Oasis Director of Development Lori Bell who has been involved with Oasis for close to 15 years, said the sanctuary is completely donor-funded, with no funding coming from government.
“It’s quite expensive to do what the Oasis Sanctuary does — everything from fee to veterinary car. All those expenses add up for almost 800 birds,” Bell said.
Rosales said back when he and his ex-girlfriend bought the parrots, he had some misgivings that perhaps birds shouldn’t be bought and face uncertain futures.
So he said he takes the opportunity when he can to dissuade people from buying a parrot, encouraging them to instead sponsor a bird or donate to a sanctuary.
Trumbule said the Oasis Sanctuary has a contingency plan for the future to continue operations and provide care. Not only do birds live a long time, but there will always be other parrots that need to be rescued.
Jim Jarchow, a veterinarian for over forty years, said that all most people need to do is research before taking in or buying a pet.
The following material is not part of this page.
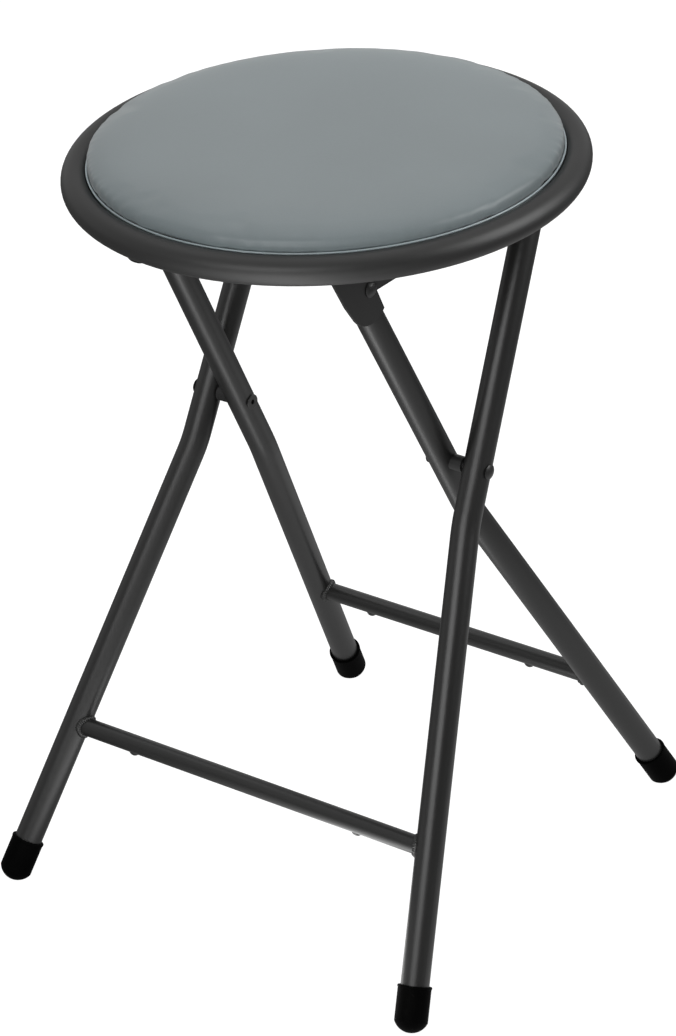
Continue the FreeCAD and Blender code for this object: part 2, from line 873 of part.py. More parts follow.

He said that while not all animals are meant to be pets, there still are many qualified owners at there who have done their research and know what they’re getting into with parrot ownership.
Angelica Padilla is one example of that. She has been a green-cheek conure owner for a little over a year. Her parrot PJ was originally a present her father gave her mother after the mother’s own parrot died.
Padilla and PJ have become extremely attached. She said she considers him a lifelong friend and intends to care for him he dies.
At the Oasis, the same determination is obvious. As its name says, it is a sanctuary.
“We provide an old-age home for birds that have no other options,” Haynes said as she cleaned some cages, while parrots chattered and chirped all around. “We do the best that we can here.”